Wednesday, June 11, 2025

Hiroo Onoda - I

On December 17, 1944, the Japanese army sent a twenty-three year old soldier named Hiroo Onoda to the Philippines to join the Sugi Brigade. He was stationed in the Philippines, and his orders were to carry out guerrilla warfare. At that time, the Asian leg of WWII was raging and his mission was to destroy Lubang island's (approximately seventy-five miles southwest of Manila) airstrip and the pier at its harbor ahead of the Allied invasion. 

Before leaving, his division commander told him that under no circumstances was he to give up his life voluntarily; however long the war lasts, so long as he has one soldier, he has to continue to lead him even if he has to live on coconuts. It turned out that Onoda was exceptionally good at following orders, and it would be 29 years before he finally laid down his arms and surrendered.

A couple of months after Onoda came to Lubang, the Allied forces defeated the Japanese. As they moved inland, Onoda and the three other guerrilla soldiers in his group retreated into the dense jungle. They survived by rationing their rice supply, eating coconuts and green bananas from the jungle, and occasionally killing one of the locals’ cows for meat which would sometimes bring them into conflict with the locals. It was upon killing one of these cows that one of the soldiers found a note left behind by a local resident, and it said, “The war ended on August 15. Come down from the mountains!”

The guerrilla soldiers decided that it was an Allied propaganda trick to coax them out of hiding. They got several such messages over the years - fliers were dropped from planes, newspapers were left, and they got letters from relatives with photos. Each attempt was viewed by the soldiers as a clever hoax constructed by the Allies. They braved jungle heat, incessant rain, rats, insects, and the occasional armed search party for years. Any villagers they sighted were seen as spies, and attacked by the four men, and over the years a number of people were wounded or killed by them. 

In a few years, one of the soldiers left and one was killed. The two remaining soldiers operated under the conviction that the Japanese army would eventually retake the island from the Allies, and that their guerrilla tactics would prove invaluable in that effort. On October of 1972, one of the remaining soldiers was killed by a Filipino police patrol. Onoda escaped back into the jungle, and was now alone in his delusional mission. 

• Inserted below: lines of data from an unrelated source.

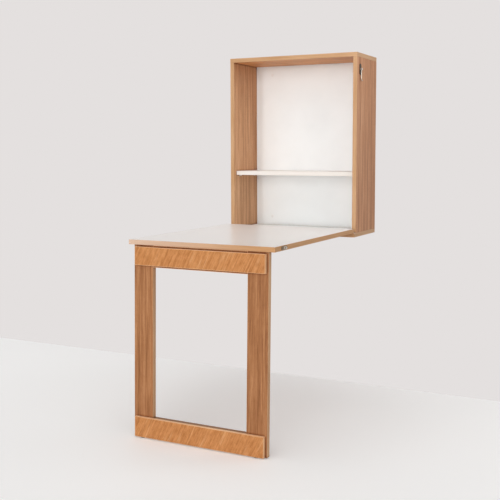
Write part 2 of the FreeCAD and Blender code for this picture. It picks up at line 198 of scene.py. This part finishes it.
class Graph:
    """A material's node tree, put together one node at a time."""

    def __init__(self, name):
        self.material = bpy.data.materials.new(name)
        self.material.use_nodes = True
        self.tree = self.material.node_tree
        self.shader = self.tree.nodes["Principled BSDF"]

    def add(self, kind, inputs=None, **settings):
        """A node with its settings, and its inputs by name: a value, or another node's output."""
        node = self.tree.nodes.new("ShaderNode" + kind)
        for key, value in settings.items():
            setattr(node, key, value)
        for key, value in (inputs or {}).items():
            self.feed(node.inputs[key], value)
        return node

    def feed(self, socket, value):
        """Link a node's output to a socket, or write a value on it."""
        if isinstance(value, bpy.types.NodeSocket):
            self.tree.links.new(value, socket)
        else:
            socket.default_value = value

    def fix(self, **values):
        """Values that are the same all over, on the shader's own sockets."""
        for key, value in values.items():
            self.shader.inputs[key.replace("_", " ")].default_value = value

    def space(self, scale, turn=(0, 0, 0)):
        """The object's own coordinates, turned, and scaled evenly or per axis."""
        if not isinstance(scale, tuple):
            scale = (scale, scale, scale)
        source = self.add("TexCoord").outputs["Object"]
        turned = self.add("Mapping", {"Vector": source, "Rotation": turn}).outputs["Vector"]
        return self.add("Mapping", {"Vector": turned, "Scale": scale}).outputs["Vector"]

    def noise(self, vector, detail, rough=0.55, bend=0.0):
        """A noise in some coordinates; most of it lies from NOISE_LOW to NOISE_HIGH."""
        inputs = {"Vector": vector, "Scale": 1.0, "Detail": detail, "Roughness": rough,
                  "Distortion": bend}
        return self.add("TexNoise", inputs).outputs["Fac"]

    def ramp(self, factor, stops):
        """A colour ramp from (place, colour) stops."""
        node = self.add("ValToRGB", {"Fac": factor})
        points = node.color_ramp.elements
        while len(points) < len(stops):
            points.new(0.5)
        for point, (place, colour) in zip(points, stops):
            point.position = place
            point.color = colour
        return node.outputs["Color"]

    def spread(self, value, low, high, start=NOISE_LOW, end=NOISE_HIGH):
        """A value's range from start to end, spread over low to high."""
        inputs = {"Value": value, "From Min": start, "From Max": end, "To Min": low, "To Max": high}
        return self.add("MapRange", inputs).outputs["Result"]

    def sum(self, first, second, operation="ADD"):
        """Two values added, or joined by another operation."""
        node = self.add("Math", operation=operation)
        self.feed(node.inputs[0], first)
        self.feed(node.inputs[1], second)
        return node.outputs["Value"]

    def weighed(self, *parts):
        """Sum of (value, weight) pairs."""
        total = 0.0
        for value, weight in parts:
            total = self.sum(total, self.sum(value, weight, "MULTIPLY"))
        return total

    def mix(self, first, second, factor, blend="MIX"):
        """Two colours, the second blended into the first by a factor."""
        node = self.add("Mix", data_type="RGBA", blend_type=blend)
        self.feed(node.inputs["Factor"], factor)
        self.feed(node.inputs[FIRST_COLOUR], first)
        self.feed(node.inputs[SECOND_COLOUR], second)
        return node.outputs[MIXED_COLOUR]

    def shade(self, colour, tones):
        """A colour made darker by tones that vary over the surface."""
        return self.mix(colour, tones, 1.0, "MULTIPLY")

    def lighten(self, colour, tones, amount):
        """A colour made lighter, by an amount, where the tones are bright."""
        return self.mix(colour, tones, amount, "SCREEN")

    def paint_corner_shade(self, colour):
        """A colour with painted shade in tight inner corners, darker the more closed in a spot is."""
        corners = self.add("AmbientOcclusion", {"Distance": CORNER_SHADE_REACH}, samples=CORNER_SHADE_SAMPLES)
        return self.shade(colour, self.ramp(corners.outputs["AO"], ((CORNER_SHADE_DEEP, CORNER_SHADE_TONE),
                                                                    (CORNER_SHADE_OPEN, WHITE))))

    def height_up(self):
        """The part of the surface's own normal that points up."""
        normal = self.add("TexCoord").outputs["Normal"]
        return self.add("SeparateXYZ", {"Vector": normal}).outputs["Z"]

    def finish(self, colour, roughness, height=None, relief=0.0):
        """The material, with a colour, a roughness, and a relief of some height in metres."""
        self.feed(self.shader.inputs["Base Color"], colour)
        self.feed(self.shader.inputs["Roughness"], roughness)
        if height is not None:
            bump = self.add("Bump", {"Height": height, "Strength": 1.0, "Distance": relief})
            self.feed(self.shader.inputs["Normal"], bump.outputs["Normal"])
        return self.material


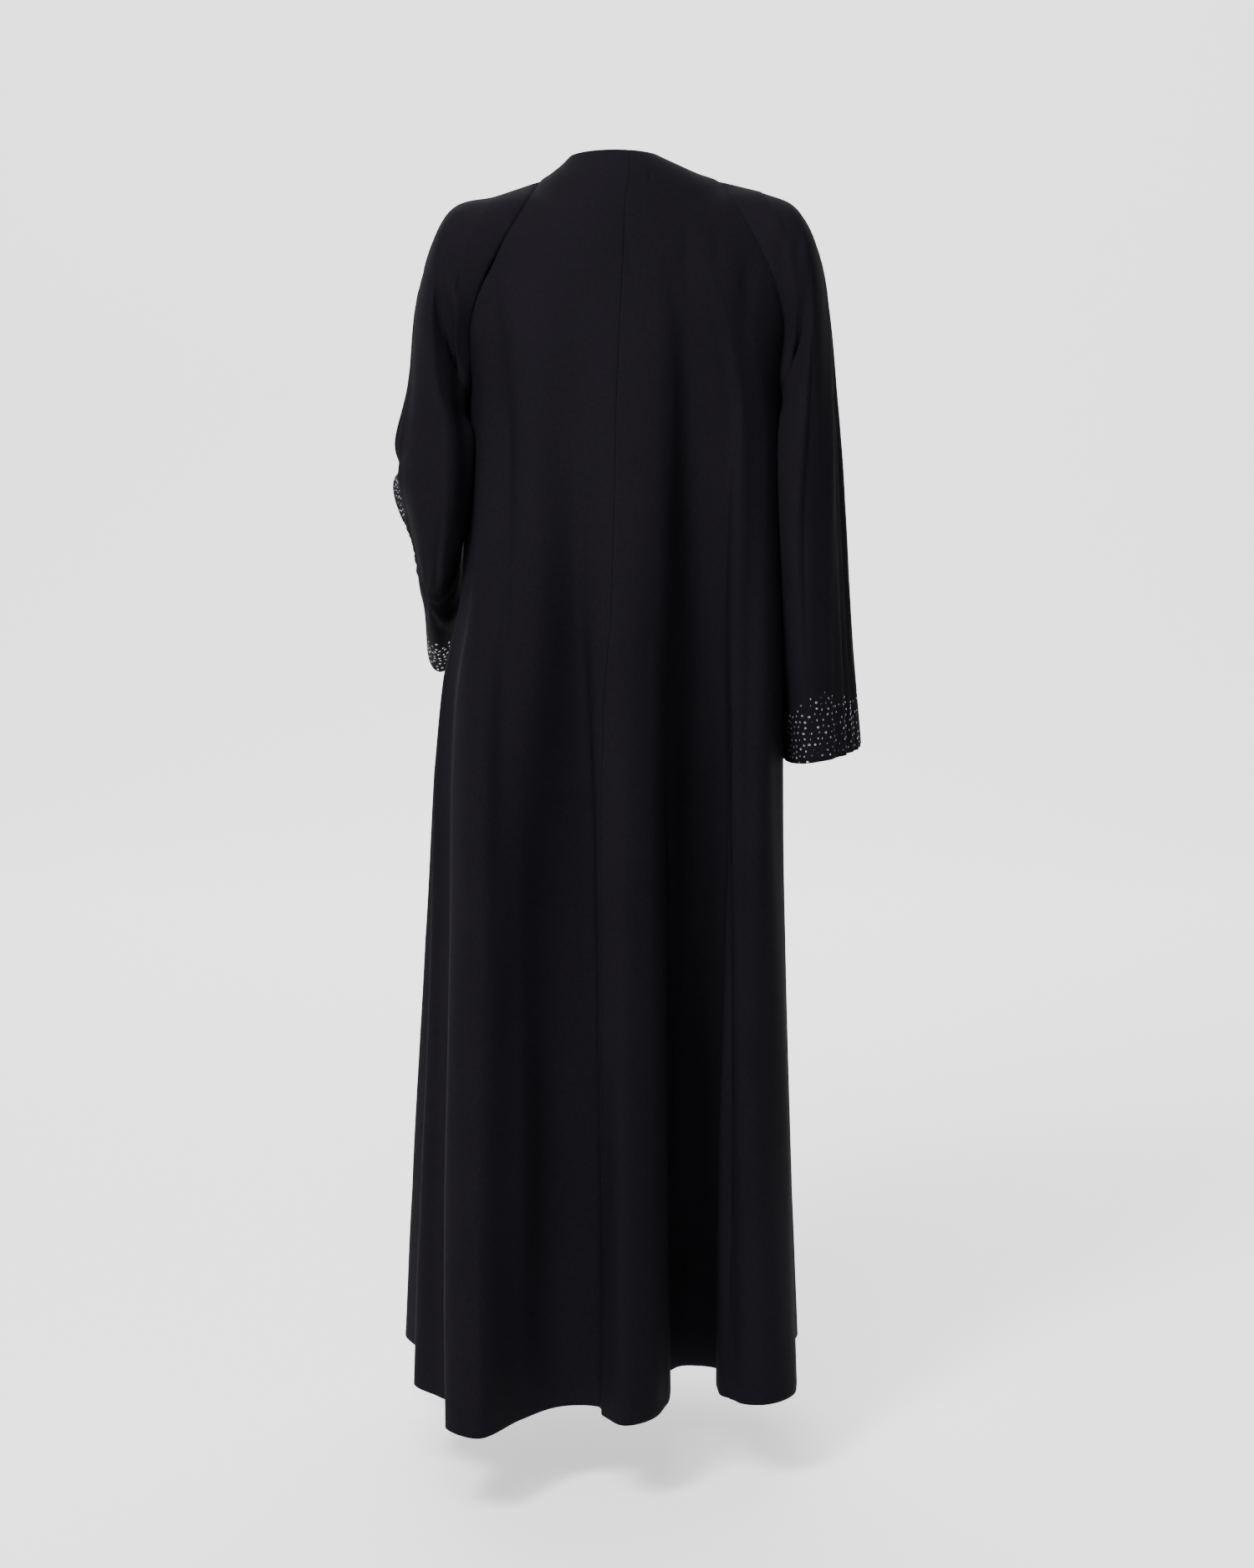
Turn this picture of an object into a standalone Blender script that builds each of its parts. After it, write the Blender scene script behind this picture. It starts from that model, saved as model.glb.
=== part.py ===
"""A full-length raglan-sleeved abaya in its worn shape, as walls of cloth.

Metres. +Z is up, the front faces -Y and the wearer's left is +X. The origin is
midway between the shoulders, at the height where they carry the garment.
"""

import math
from collections import namedtuple

import bmesh
import bpy
from mathutils import Vector

# Cloth and seams
WALL = 0.002
SEAM_GAP = 0.0003
LAP_HALF = 0.015  # how far each front reaches past the centre front
LAP_CLEAR = 0.0012  # between the two fronts where they lap
LAP_FLAT = 0.030  # the upper front lies raised this far from the centre front
LAP_RAMP = 0.060  # and is back on the body's surface here

# Mesh fineness
HEM_STEP = 0.030
NECK_ROWS = 3
ARMHOLE_ROWS = 12
SKIRT_ROWS = 18
RING_ROWS = 3

UNDERARM_Z = -0.250
HEM_Z = -1.370
FOLD_START_Z = -0.070

# The yoke, row by row from the neck edge to the underarm. "half" and "side_*" are
# the outer end of a row: the shoulder seam down to SHOULDER_ROW, then the armhole.
# "skew" turns the middle of a row, so that the centre-back seam leans at the neck.
Yoke = namedtuple("Yoke", "centre half side_y side_z arc back back_z front front_z skew")
SHOULDER_ROW = 3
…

He had been declared legally dead about thirteen years earlier but after this skirmish, it was concluded that he was still alive. More search parties were sent in to find him, however he successfully evaded them each time. But in February of 1974, after Onoda had been alone in the jungle for a year and a half, a Japanese college student named Norio Suzuki managed to track him down.

Onoda and Suzuki became good friends. Suzuki tried to convince him that the war had ended long ago, but Onoda explained that he would not surrender unless his commander ordered him to do so. Suzuki convinced Onoda to meet him again about two weeks later in a prearranged location. Suzuki returned to the island with Onoda’s one-time superior officer, Major Taniguchi. Onoda came in his uniform, wearing his sword and carrying his rifle, 500 rounds of ammunition, and several hand grenades. Major Taniguchi, who had long since retired from the military and become a bookseller, read aloud the orders:

Command from Headquarters, Fourteenth Area Army. Orders from the Special Squadron, Chief of Staff’s Headquarters, Bekabak, September 19, 1900 hours.

“1. In accordance with the Imperial Command, the Fourteenth Area Army has ceased all combat activity.

“2. In accordance with Military Headquarters Command No. A–2003, the Special Squadron in the Chief of Staff’s Headquarters is relieved of all military duties.

“3. Units and individuals under the command of the Special Squadron are to cease military activities and operations immediately and place themselves under the command of the nearest superior officer. When no officer can be found, they are to communicate with the American or Philippine forces and follow their directives.

“Special Squadron, Chief of Staff’s Headquarters, Fourteenth Area Army, Major Yoshimi Taniguchi.”

Onoda waited for some time feeling sure Major Taniguchi would come up to him and whisper, “That was so much talk. I will tell you your real orders later.” After all, Suzuki was present, and the major could not talk to him confidentially. He waited for some time but when the major remained silent, he realized the impossible: This was no trick - Japan had really lost the war! After a moment of quiet anger, Onoda pulled back the bolt on his rifle and unloaded the bullets, and then took off his pack and laid the rifle across it. When the reality of it sunk in, he wept openly.

By the time he formally surrendered to Philippine President Ferdinand Marcos in 1974, Onoda had spent twenty nine of his fifty two years hiding in the jungle, fighting a war that had long been over for the rest of the world. He and his guerrilla soldiers had killed some thirty people unnecessarily, and wounded about a hundred others. But they had done so under the belief that they were at war, and consequently President Marcos granted him a full pardon for the crimes he had committed while in hiding.